Llorente caught the bug while accompanying his father, a stained glass artist, on a job to the home of Carlos Acosta, a fellow dancer and friend of Serrano. 

Acosta and Serrano represent the last of a generation of male Cuban dancers training in the 1980s. They were plagued by the assumption that dance, ballet in particular, is a female endeavor.

“In my time, I’m telling you, I fought every single day ...” Serrano says. “I lied to my friends. I never said I was in a ballet school. I couldn’t say I was in a ballet school ... That’s a fight!”

Although the sentiment was pervasive in that era, it was compounded for Serrano, who grew up in the more conservative city of Santiago de Cuba on the east end of the island.

Llorente benefited from a more open ideology in a more enlightened era. He began dancing in Havana’s workshops at 12 years old, “and that was when I started all that,” Llorente says.

By “all that,” Llorente means earning a degree from the National Cuban Ballet School, the most prestigious ballet school in Cuba, and going on to dance in the National Cuban Ballet company.

At 21, he already boasts soloist roles in classic productions like “Swan Lake” and “Don Quixote.”

Llorente defected from Cuba in November 2016, mere months before President Obama rescinded the “wet feet, dry feet” policy that offered Cuban nationals who made it to America a path to citizenship.

“You are the lucky one,” Serrano says. He laughs and waves his finger at Llorente. “The luckiest one!”

His timing seems perfect, but had it been up to Llorente, he would have defected nearly three years earlier.

He came to Sarasota in 2014 for Serrano’s first summer intensive program at the Sarasota Cuban Ballet School, but he didn’t stay.

Serrano defected in the early 1990s through Mexico, where he and his wife were principal dancers in the Ballet de Monterrey.

But for Cuban dancers, ambition carries with it a choice — to abandon one’s home in pursuit of an international career.

Serrano made his choice.

He, along with his wife and three other Cuban dancers, landed in Miami, where news accounts  characterized the group as a cadre of brave defectors, forsaking their homeland for freedom.

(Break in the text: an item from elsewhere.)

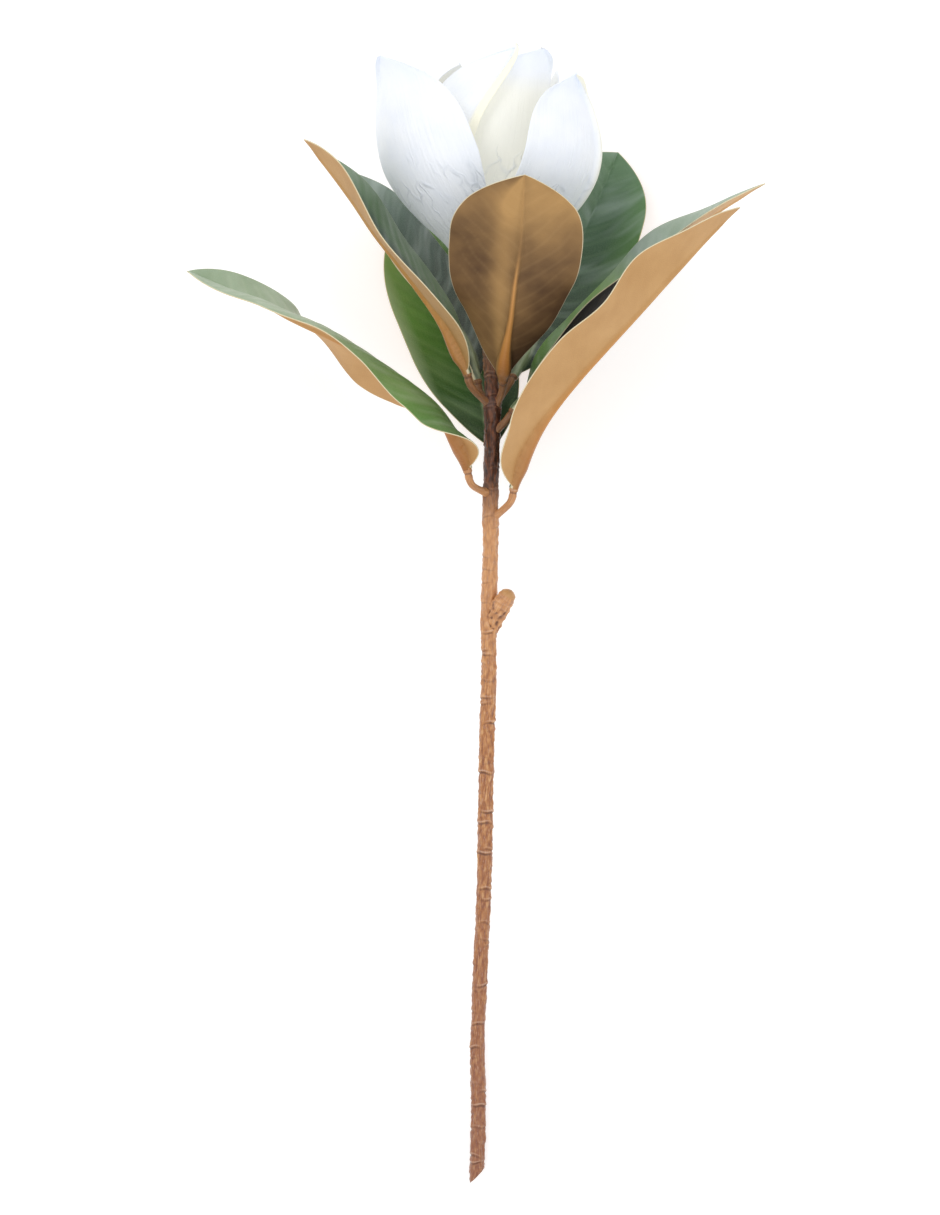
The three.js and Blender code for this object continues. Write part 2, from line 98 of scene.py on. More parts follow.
LEAVES = {
    "leaf_1": {
        "stalk": [-0.4, 380, 0],
        "spine": [
            [-12.5, 393, 14], [-17, 408.5, 16], [-28, 427, 18], [-45, 441.5, 20], [-65, 454, 20],
            [-78, 460.8, 20], [-92, 467.5, 20], [-109, 475.5, 20], [-121, 482, 18], [-141, 490, 14],
            [-166, 502, 8],
        ],
        "up": [0.4, 1, 0],
        "width": 68,
        "shares": [1, 0.9],
        "outline": [0.5, 5, 3.2],
        "left": [80, 0, -5, 10, 20, 16, 12, 8],
        "right": [10, -5, -25, -30, -5, 15, 35, 60],
        "curl": [-40, 0],
        "ripple": 0.5,
        "look": "pale",
    },
    "leaf_2": {
        "stalk": [1, 428, 0],
        "spine": [
            [-12.6, 446, 12], [-15.5, 455, 15], [-23, 470, 20], [-35, 486, 25], [-48, 503, 27],
            [-62, 520.5, 26], [-75, 539.5, 24], [-90, 559.5, 20], [-101.5, 573.5, 16],
        ],
        "up": [0.81, 0.58, 0],
        "width": 70,
        "shares": [1, 1],
        "outline": [0.55, 3, 2.6],
        "left": [14, 10, 5, 0, 4, 12, 12],
        "right": [25, 22, 20, 20, 24, 28, 20],
        "curl": [0, 0],
        "look": "edged",
    },
    "leaf_3": {
        "stalk": [0.8, 396, 0],
        "spine": [
            [2, 405, -10], [-3, 432, -20], [-15, 464, -36], [-28, 495, -51], [-40, 523, -60],
            [-50, 548, -61.6],
        ],
        "up": [0, 0, 1],
        "width": 66,
        "shares": [1, 0.88],
        "outline": [0.55, 3.3, 2.4],
        "left": [4, 16, 22, 22, 18],
        "right": [10, 12, 18, 16, 12],
        "curl": [12, 10],
        "look": "bright",
    },
    "leaf_4": {
        "stalk": [1.2, 423, 0],
        "spine": [
            [7, 442, 12], [8, 455, 26], [11, 473, 46], [13, 490, 62], [16, 511, 80], [17, 531, 96],
            [18, 546, 106],
        ],
        "up": [0, 0, 1],
        "width": 78,
        "shares": [1, 0.86],
        "outline": [0.62, 1.9, 3.5],
        "left": [-25, -20, -14, -10, -8],
        "right": [-25, -20, -14, -10, -8],
        "curl": [0, 0],
        "face_down": True,
        "rib": 0.45,
        "look": "deep",
        "under": "dark",
    },
    "leaf_5": {
        "stalk": [1.4, 427, 0],
        "spine": [
            [13, 445, -4], [24, 465, -20], [38, 492, -43], [50, 520, -56.2], [61, 546, -62.5],
            [72.5, 574, -63.6],
        ],
        "up": [0, 0, 1],
        "width": 74,
        "shares": [1, 0.88],
        "outline": [0.66, 1.7, 4],
        "left": [10, 14, 20, 18, 15],
        "right": [-26, -20, 4, 24, 28],
        "curl": [0, 5],
        "look": "glossy",
    },
    "leaf_6": {
        "stalk": [0.3, 366, 0],
        "spine": [
            [13, 383, 8], [17.5, 401, 12], [26, 416, 15], [38, 431, 20], [51, 446, 25], [79, 476, 33],
            [101, 500, 36], [121, 521.5, 36], [135.5, 535, 34],
        ],
        "up": [-0.75, 0.66, 0],
        "width": 74,
        "shares": [1, 1],
        "outline": [0.45, 4.3, 4.6],
        "left": [15, 12, 10, 10, 8, 5],
        "right": [28, 22, 30, 34, 27, 35, 20, 10],
        "curl": [0, 0],
        "ripple": 1,
        "look": "deep",
    },
    "leaf_7": {
        "stalk": [1.2, 413, 0],
        "spine": [
            [13, 426, 3], [22, 438, 2], [39, 457, -3], [61, 481, -8], [85, 504, -12], [108, 524, -14],
            [131, 540, -14], [152, 552, -12],
        ],
        "up": [-0.75, 0.66, 0],
        "width": 58,
        "shares": [0.8, 1],
        "outline": [0.5, 3, 2.6],
        "left": [-20, 35, 30, 30, 40, 20, 15],
        "right": [12, 15, 15, 8, 4, 5, 8],
        "curl": [0, 0],
        "ripple": 1,
        "look": "strip",
        "under": "shaded",
    },
    "leaf_8": {
        "stalk": [1, 431, 0],
        "spine": [
            [-7, 443, -9], [-12, 462, -14], [-26, 487, -22], [-45, 513, -28], [-61, 540, -31],
            [-77, 560, -32],
        ],
        "up": [0.84, 0.54, 0.7],
        "width": 66,
        "shares": [0.5, 0.8],
        "outline": [0.55, 2.6, 2.5],
        "left": [10, 5, 0, 0, 0],
        "right": [15, 12, 10, 8, 8],
        "curl": [0, 0],
        "look": "grey",
    },
}

BLOOM_X, BLOOM_Y = 0.5, 484.0
BASE_OUTLINE = [
    [0, -8], [4.4, -8], [6.5, -6], [10, -2.2], [10.2, -0.6], [7.7, -0.4], [7.6, 1.8], [5.9, 2],
    [5.7, 5.2], [3.9, 5.4], [4.1, 10], [3.6, 18], [1.8, 25], [0, 27],
]
BASE_SIDES = 16
BASE_FINE_ROWS, BASE_FINE_SIDES = 90, 48

OUTER_FOOT = [[9, 0], [12, 12], [24, 31], [40, 46]]
MIDDLE_FOOT = [[6.9, 2.5], [9.6, 13], [20.5, 32], [36.5, 47.5]]
INNER_FOOT = [[4.9, 6], [7, 16], [14, 32], [24.5, 48]]
INMOST_FOOT = [[4.9, 6], [6.6, 16], [12, 32], [20.5, 49]]
PETAL_THICKNESS = 0.95
PETAL_FOOT_HALF_WIDTH = 3.4
PETAL_FOOT_SPREAD = 37
PETAL_FOOT_END, PETAL_FULL_START = 0.28, 0.45
PETAL_EDGE_WAVE, PETAL_EDGE_ROLL, PETAL_ROLL_RISE = 1.1, 1.4, 2.2
PETAL_THINNING = 0.45
PETAL_DRIFT_POWER = 3  # how late a petal turns aside on its way up
PETAL_HOOK_POWER = 10
PETAL_GLOW = 0.2  # stands for the light that shines through a petal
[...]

“I had to play that,” says Serrano. “I did come to the freedom. But I came for that because this was the land of opportunity.”

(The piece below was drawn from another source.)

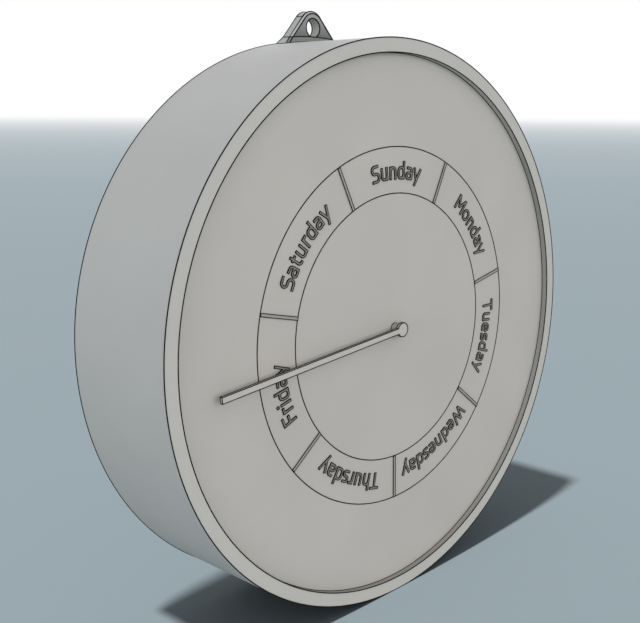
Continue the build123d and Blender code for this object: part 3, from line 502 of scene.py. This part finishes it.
# %% [markdown]
# Every edge of this clock is picked out by a fine dark line, as on a technical drawing. A painted band
# would look thin from one side and wide from another, so the lines are round: a thin dark tube lies along
# each sharp edge. Edges become tubes in three steps: keep only the sharp edges of a copy, turn them into a
# curve, and give the curve a round bevel.

# %% Dark lines along sharp edges
line_width = 0.5


def round_tubes(wire, width):
    """Turns the edges of a wire bmesh into round tubes and gives their mesh."""
    guide = as_object("line_guide", wire, [])
    bpy.ops.object.select_all(action="DESELECT")
    guide.select_set(True)
    bpy.context.view_layer.objects.active = guide
    bpy.ops.object.convert(target="CURVE")
    guide.data.bevel_depth = width / 2 * MM
    guide.data.bevel_resolution = 1
    guide.data.use_fill_caps = True
    graph = bpy.context.evaluated_depsgraph_get()
    tubes = bpy.data.meshes.new_from_object(guide.evaluated_get(graph))
    bpy.data.objects.remove(guide)
    return tubes


def draw_lines(shape, finish_number, width=line_width, wanted=None, also=None):
    """Adds a dark tube along each sharp edge, or those that wanted() picks, and along each edge of also()."""
    shape.edges.index_update()
    chosen = {edge.index for edge in shape.edges if edge.calc_face_angle(0) > sharp_angle}
    if also:
        chosen |= {edge.index for edge in shape.edges if also(edge)}
    if wanted:
        chosen = {edge.index for edge in shape.edges if edge.index in chosen and wanted(edge)}
    wire = shape.copy()
    wire.edges.index_update()
    spare = [edge for edge in wire.edges if edge.index not in chosen]
    bmesh.ops.delete(wire, geom=list(wire.faces), context="FACES_ONLY")
    bmesh.ops.delete(wire, geom=spare, context="EDGES")
    bmesh.ops.delete(wire, geom=[point for point in wire.verts if not point.link_edges], context="VERTS")
    for face in shape.faces:
        face.tag = True
    tubes = round_tubes(wire, width)
    shape.from_mesh(tubes)
    for face in shape.faces:
        if not face.tag:
            face.material_index = finish_number
            face.smooth = True
    bpy.data.meshes.remove(tubes)
    return len(chosen)


print("lines are", line_width, "mm wide")

# %% [markdown]
# A line that runs round the hand's axis has no need of edges to follow. It is a small circle, spun once
# round the axis, which gives a smoother ring than a tube along a hundred short edges. The full turn merges
# its last step with its first, so that the ring has no seam.

# %% Dark lines round the axis
hand_axis_place = (0, 0, 0)
hand_axis = (0, 1, 0)
large_steps = 256
small_steps = 64
line_sides = 8


def spin_once(shape, geometry, centre, axis, steps):
    """Takes geometry once round an axis, in even steps, and closes the seam."""
    bmesh.ops.spin(
        shape,
        geom=geometry,
        cent=centre,
        axis=axis,
        dvec=(0, 0, 0),
        angle=math.tau,
        steps=steps,
        use_merge=True,
    )


def ring_line(shape, radius, depth, finish_number, width=line_width, steps=large_steps):
    """Adds a dark line that runs round the hand's axis, as a small circle spun about it."""
    for face in shape.faces:
        face.tag = True
    small = bmesh.ops.create_circle(
        shape,
        segments=line_sides,
        radius=width / 2 * MM,
        matrix=Matrix.Translation((radius * MM, depth * MM, 0)),
    )["verts"]
    section = list({edge for point in small for edge in point.link_edges})
    spin_once(shape, small + section, hand_axis_place, hand_axis, steps)
    added = [face for face in shape.faces if not face.tag]
    bmesh.ops.recalc_face_normals(shape, faces=added)
    for face in added:
        face.material_index = finish_number
        face.smooth = True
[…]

But opportunity didn’t come easy to Serrano.

“It was hard at the beginning ... We certainly left the family back, we left the career we already had in Mexico,” Serrano says. “To come here and not know what was going to happen, it was ugly.”

But their fortunes changed.

After seeing Serrano perform in Boca Raton,  Sarasota Ballet founder Jean Weidner Goldstein offered him a contract with the company.

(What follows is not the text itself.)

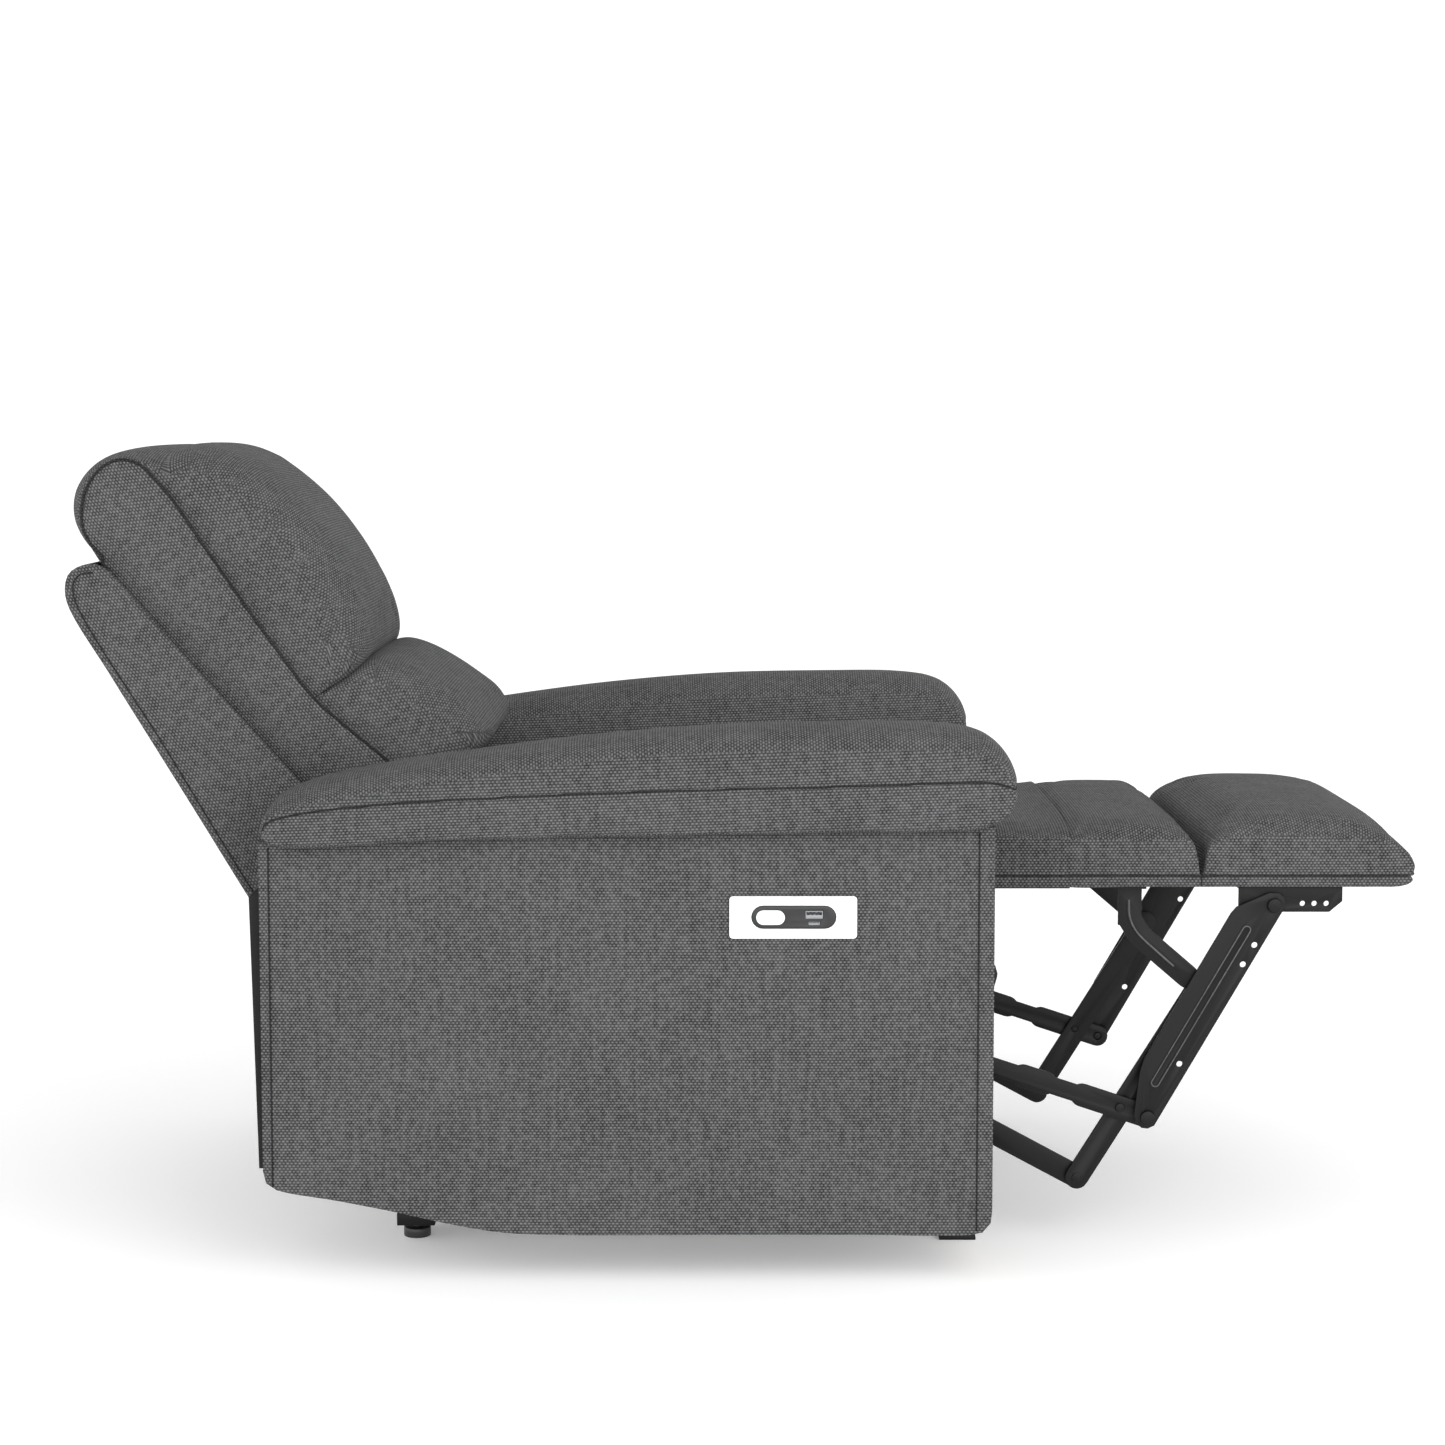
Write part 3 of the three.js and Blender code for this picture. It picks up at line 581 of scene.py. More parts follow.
# %% The cloth map
END_SHARE = 0.72  # a face turned this much to the side is a pad's end


def lay_cloth(piece, guide=None, turn=0.0):
    """Writes the UV map cloth. guide is a closed outline of drawing points; without it the map is boxed."""
    mesh = piece.data
    co = coordinates(piece)
    count = len(mesh.polygons)
    normal = np.zeros(count * 3)
    mesh.polygons.foreach_get("normal", normal)
    total = np.zeros(count, int)
    mesh.polygons.foreach_get("loop_total", total)
    corner = np.zeros(len(mesh.loops), int)
    mesh.loops.foreach_get("vertex_index", corner)
    face = np.repeat(np.arange(count), total)
    p = co[corner]
    facing = np.abs(normal.reshape(-1, 3)[face])
    c, s = math.cos(turn), math.sin(turn)
    on_end = np.stack([p[:, 0] * c + p[:, 2] * s, p[:, 2] * c - p[:, 0] * s], axis=1)
    if guide is None:
        on_front = np.stack([p[:, 1], p[:, 2]], axis=1)
        on_top = np.stack([p[:, 1], p[:, 0]], axis=1)
        sideways = np.where((facing[:, 0] > facing[:, 2])[:, None], on_front, on_top)
        is_end = (facing[:, 1] >= facing[:, 0]) & (facing[:, 1] >= facing[:, 2])
    else:
        loop = np.array(side_view([*guide, guide[0]]))
        where = to_line(co[:, [0, 2]], loop)[1]
        whole = np.linalg.norm(np.diff(loop, axis=0), axis=1).sum()
        first = where[corner[np.concatenate([[0], np.cumsum(total)[:-1]])]][face]
        reach = where[corner]
        reach = reach - whole * np.round((reach - first) / whole)
        sideways = np.stack([p[:, 1], reach], axis=1)
        is_end = facing[:, 1] > END_SHARE
    uv = np.where(is_end[:, None], on_end, sideways)
    layer = mesh.uv_layers.get("cloth") or mesh.uv_layers.new(name="cloth")
    layer.data.foreach_set("uv", uv.astype(np.float32).ravel())


# %% [markdown]
# ## Sewing
# A seam on upholstery is a line where the cloth dips, with a thin cord of the same cloth in the dip.
# The cord is drawn in a darker grey than the pad, as painted shade in the dip.
# The line is drawn near the pad, dropped onto its skin, the skin is pressed in along it, and the cord
# is a curve with a round section, turned into a mesh. It is sewn after the filling, as remeshing
# would wipe it out.


# %% Dropping a line on the skin, and pressing it in
def on_skin(piece, route):
    """The route dropped onto the nearest points of the piece."""
    return [piece.closest_point_on_mesh(Vector(p))[1] for p in route]


def press(piece, line, width, depth):
    """Pushes the skin in along a line, softly, by depth in the middle of it."""
    co = coordinates(piece)
    line = np.array([list(p) for p in line])
    low, high = line.min(0) - 4 * width, line.max(0) + 4 * width
    near = np.flatnonzero(((co > low) & (co < high)).all(axis=1))
    away, _ = to_line(co[near], line)
    co[near] -= normals(piece)[near] * (depth * np.exp(-((away / width) ** 2)))[:, None]
    move_to(piece, co)


# %% Cords and seams
def tube(name, route, radius, closed=False):
    """A round cord along a route of points, as a mesh with the cloth map along it."""
    bpy.ops.object.select_all(action="DESELECT")
    bpy.ops.curve.primitive_bezier_curve_add(location=(0, 0, 0))
    piece = bpy.context.object
    piece.name = name
    curve = piece.data
    curve.splines.clear()
    spline = curve.splines.new("POLY")
    spline.points.add(len(route) - 1)
    for point, place in zip(spline.points, route):
        point.co = (*place, 1.0)
    spline.use_cyclic_u = closed
    curve.dimensions = "3D"
    curve.bevel_depth = radius * MM
    curve.bevel_resolution = 1
    curve.use_fill_caps = not closed
    bpy.ops.object.convert(target="MESH")
    piece = welded(bpy.context.object)
    bpy.ops.object.shade_smooth()
    lay_cloth(piece)
    return piece


def piping(name, route, radius, body):
    """A cord of the darker piping cloth, radius in millimetres, that rides on a body. Its darkness is
    painted shade of the seam.
    """
    cord = tube(name, route, radius)
    cord.data.materials.append(SEAM_SHADE_WEAVE)
    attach(cord, body)
    return cord


def sew(name, piece, route, body, radius, depth, width):
    """A seam along a drawn route on a piece: dip, cord, cloth and body. Sizes in millimetres."""
    line = on_skin(piece, smooth_line([list(p) for p in route], 90))
    press(piece, line, width * MM, depth * MM)
    piping(name, on_skin(piece, line), radius, body)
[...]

“Sarasota really saved us,” Serrano says.

Serrano’s story has a happy ending. He has lived in Sarasota for more than 20 years and opened the Sarasota Cuban Ballet School in 2013, but his story isn’t without loss. His mother, grandmother and father died while Serrano was in the United States. 

“I told (Llorente) don’t do it … I did it too soon,” Serrano says. “I should have stayed longer. Enjoy your family, finish your school, dance in your company, build your reputation.”

So in 2014, Llorente went home.

For two-and-a-half years, he kept going home, until he, too, found himself at the intersection of his ambition and his country.

Llorente’s decision to leave Cuba rested on eight words.

“I’m from Cuba,” he said to an airport official after landing in Miami. “I want to live here.”

The official took him to a room where he waited for three hours until he was handed a card that served as his temporary residency papers.

The process may have been simple, but it was not easy. With those eight words, Llorente left behind his family, his friends and his career, just as Serrano did decades before.

“You leave a lot behind you, but you have to do it to change your life.” -Francois Llorente

“It was so hard to say that,” Llorente says.

But Llorente had a place waiting for him.

“I miss my family, but I am already with another new family,” he says. “For me, the big challenge is to keep working hard. I am really thankful for (Serrano), because he told me what to do the first time.”

Serrano is usually in the business of making dancers, but he says Llorente doesn’t need to be made. The next challenge is to find him a company.

“As soon as he gets (the) opportunity, he is going to go,” Serrano said.

While Llorente searches for a permanent company, he continues to work with Serrano, perfecting his technique.

The pair represents the end of an era — Serrano, a product of a more restrictive communist Cuba, and Llorente, born in an era of increased education, among the last of Cuba’s defectors.

He won’t suffer the isolation Serrano endured during his earlier years in the U.S. He expects to get his formal residency papers in November, after which, he will be able to visit his home country as he chooses.

Still, the decision to leave your life is never easy, but for those like Serrano and Llorente, driven by their art, the choice is clear.

“You leave a lot behind you,” says Llorente. “But you have to do it to change your life.”